▸ EXERCISE BRIEF: Begin at the line that contains "low, high = Vector((1e9,)", stop after the line that contains "point = shown.matrix_world", and reproduce only that span, unaltered.

▸ DATA PROVIDED:
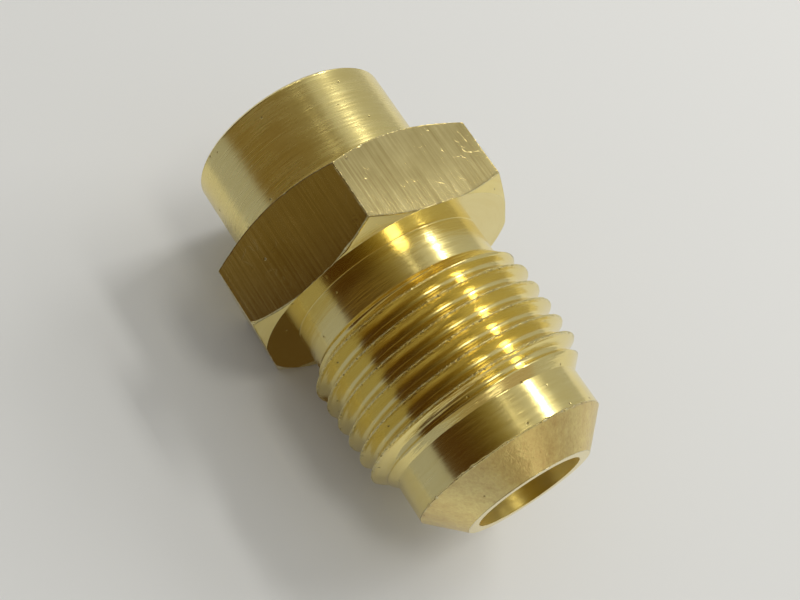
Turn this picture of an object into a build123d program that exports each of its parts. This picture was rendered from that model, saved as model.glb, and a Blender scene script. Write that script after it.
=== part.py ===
from build123d import *
import math
import os

os.makedirs("parts", exist_ok=True)

# Straight 45 degree flare fitting, male flare thread to solder cup, for 1/2 inch tube.
# The real thing is turned and drilled from one length of hexagon brass bar, so it is
# one solid with nothing assembled to it. Units are millimetres.
# +X runs along the bore from the solder cup to the flare nose, +Z is up, and the
# origin is the centre of the cup's mouth. The fitting lies on one flat of its hexagon.

# Hexagon bar
across_flats = 22.0
hex_chamfer_angle = 30.0        # between the chamfer and the hexagon's end faces
rear_face_diameter = 21.6       # where the rear chamfer meets the end face
front_face_diameter = 22.4      # where the front chamfer meets the end face

# Solder end
barrel_diameter = 17.0
barrel_length = 8.4
rim_chamfer = 0.2
cup_diameter = 12.8             # takes a 12.7 mm tube with room for solder
cup_depth = 9.5
cup_mouth_chamfer = 0.3

# Body stations along the axis
hex_length = 7.0
neck_length = 3.15
thread_length = 8.2             # full crests, between the two thread chamfers
nose_length = 3.2               # plain cylinder ahead of the flare cone

# Diameters ahead of the hexagon
neck_diameter = 16.5
nose_diameter = 16.1
tip_diameter = 10.9             # flat ring at the end of the flare cone
bore_diameter = 9.0

# 3/4-16 UNF external thread
threads_per_inch = 16
thread_major_diameter = 19.0
thread_minor_diameter = 17.1
flank_angle = 30.0              # each flank from the normal to the axis
crest_at = 23.9                 # axial place of a crest on the +Y side
cutter_overshoot = 0.1          # how far the groove cutter stands above the crests

# Values that follow from the driving dimensions
pitch = 25.4 / threads_per_inch
hex_start = barrel_length
hex_end = hex_start + hex_length
neck_end = hex_end + neck_length
crest_start = neck_end + (thread_major_diameter - neck_diameter) / 2
crest_end = crest_start + thread_length
nose_start = crest_end + (thread_major_diameter - nose_diameter) / 2
nose_end = nose_start + nose_length
tip = nose_end + (nose_diameter - tip_diameter) / 2


def lathe(points):
    """Solid of revolution about X from (axial place, diameter) corners."""
    corners = [(place, diameter / 2) for place, diameter in points]
    outline = Polyline(*corners, close=True)
    return revolve(make_face(outline), Axis.X)


def turned_outside():
    """Everything the lathe leaves outside, apart from the hexagon."""
    return lathe([
        (0, 0),
        (0, barrel_diameter - 2 * rim_chamfer),
        (rim_chamfer, barrel_diameter),
        (hex_start + hex_length / 2, barrel_diameter),
        (hex_start + hex_length / 2, neck_diameter),
        (neck_end, neck_diameter),
        (crest_start, thread_major_diameter),
        (crest_end, thread_major_diameter),
        (nose_start, nose_diameter),
        (nose_end, nose_diameter),
        (tip, tip_diameter),
        (tip, 0),
    ])


def hexagon():
    """Hexagon bar with its corners turned off at both ends."""
    bar = extrude(
        Plane.YZ.offset(hex_start) * RegularPolygon(across_flats / 2, 6, major_radius=False),
        hex_length,
    )
    past_corners = across_flats / math.cos(math.radians(30)) + 1
    slope = math.tan(math.radians(hex_chamfer_angle)) / 2
    turned = lathe([
        (hex_start, 0),
        (hex_start, rear_face_diameter),
        (hex_start + (past_corners - rear_face_diameter) * slope, past_corners),
        (hex_end - (past_corners - front_face_diameter) * slope, past_corners),
        (hex_end, front_face_diameter),
        (hex_end, 0),
    ])
    return bar & turned


def waterway():
    """Solder cup and through bore, as the solid that is drilled away."""
    return lathe([
        (-1, 0),
        (-1, cup_diameter + 2 * cup_mouth_chamfer),
        (0, cup_diameter + 2 * cup_mouth_chamfer),
        (cup_mouth_chamfer, cup_diameter),
        (cup_depth, cup_diameter),
        (cup_depth, bore_diameter),
        (tip + 1, bore_diameter),
        (tip + 1, 0),
    ])


def thread_groove():
    """Helical V groove, run past both ends of the crests and trimmed to their diameter."""
    crest_half_gap = 7 / 16 * pitch
    crest_radius = thread_major_diameter / 2
    root_radius = thread_minor_diameter / 2
    outer_radius = crest_radius + cutter_overshoot
    flank = math.tan(math.radians(flank_angle))
    root_half = crest_half_gap - (crest_radius - root_radius) * flank
    outer_half = crest_half_gap + cutter_overshoot * flank
    groove_centre = crest_at + pitch / 2
    turns_before = math.ceil((groove_centre - neck_end) / pitch) + 1
    turns_after = math.ceil((nose_start - groove_centre) / pitch) + 1
    start = groove_centre - turns_before * pitch
    height = (turns_before + turns_after) * pitch
    section = [
        (root_radius, start - root_half),
        (outer_radius, start - outer_half),
        (outer_radius, start + outer_half),
        (root_radius, start + root_half),
    ]
    edges = [Helix(pitch, height, radius, center=(0, 0, place)).edge() for radius, place in section]
    faces = [Face.make_surface_from_curves(edges[i], edges[i - 1]) for i in range(4)]
    for rise in (0, height):
        corners = [(radius, 0, place + rise) for radius, place in section]
        faces.append(make_face(Polyline(*corners, close=True)).face())
    groove = Plane.YZ.location * Solid(Shell(faces))
    blank = lathe([
        (hex_end, 0),
        (hex_end, thread_major_diameter),
        (nose_end, thread_major_diameter),
        (nose_end, 0),
    ])
    return blank & groove


def fitting():
    """The whole fitting: turned and hexagon stock, less waterway and thread groove."""
    stock = turned_outside() + hexagon()
    return stock - waterway() - thread_groove()


body = fitting().solid()
body.label = "fitting_body"
export_step(body, "parts/fitting_body.step")
print("length", round(tip, 3), "volume", round(body.volume, 1), "valid", body.is_valid)
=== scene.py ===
import bmesh
import bpy
import math
import numpy as np
from mathutils import Matrix, Vector


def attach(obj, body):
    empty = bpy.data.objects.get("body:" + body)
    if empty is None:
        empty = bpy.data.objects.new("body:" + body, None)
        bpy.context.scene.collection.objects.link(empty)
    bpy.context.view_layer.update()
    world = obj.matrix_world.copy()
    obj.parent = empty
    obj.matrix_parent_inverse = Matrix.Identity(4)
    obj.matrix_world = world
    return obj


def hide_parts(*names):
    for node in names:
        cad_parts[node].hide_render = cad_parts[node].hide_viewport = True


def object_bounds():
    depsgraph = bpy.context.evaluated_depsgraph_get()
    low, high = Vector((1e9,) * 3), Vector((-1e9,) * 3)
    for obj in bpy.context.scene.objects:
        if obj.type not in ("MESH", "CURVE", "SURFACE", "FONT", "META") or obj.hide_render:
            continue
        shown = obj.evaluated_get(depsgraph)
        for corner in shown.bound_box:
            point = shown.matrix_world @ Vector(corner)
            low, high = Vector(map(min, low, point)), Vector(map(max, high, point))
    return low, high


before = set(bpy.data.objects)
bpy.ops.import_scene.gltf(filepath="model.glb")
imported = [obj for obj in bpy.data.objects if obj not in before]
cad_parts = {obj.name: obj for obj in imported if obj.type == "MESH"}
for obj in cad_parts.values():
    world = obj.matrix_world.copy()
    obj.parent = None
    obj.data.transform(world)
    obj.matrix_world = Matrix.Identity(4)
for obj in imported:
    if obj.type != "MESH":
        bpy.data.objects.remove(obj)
cad_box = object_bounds()

# The visual model of the flare fitting stands for the one CAD node. Its sizes are those of
# the CAD part, in millimetres, and its mesh is built in metres in the row frame: +X from
# the solder cup to the nose, angles measured from +Y towards +Z.
MM = 0.001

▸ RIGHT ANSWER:
    low, high = Vector((1e9,) * 3), Vector((-1e9,) * 3)
    for obj in bpy.context.scene.objects:
        if obj.type not in ("MESH", "CURVE", "SURFACE", "FONT", "META") or obj.hide_render:
            continue
        shown = obj.evaluated_get(depsgraph)
        for corner in shown.bound_box:
            point = shown.matrix_world @ Vector(corner)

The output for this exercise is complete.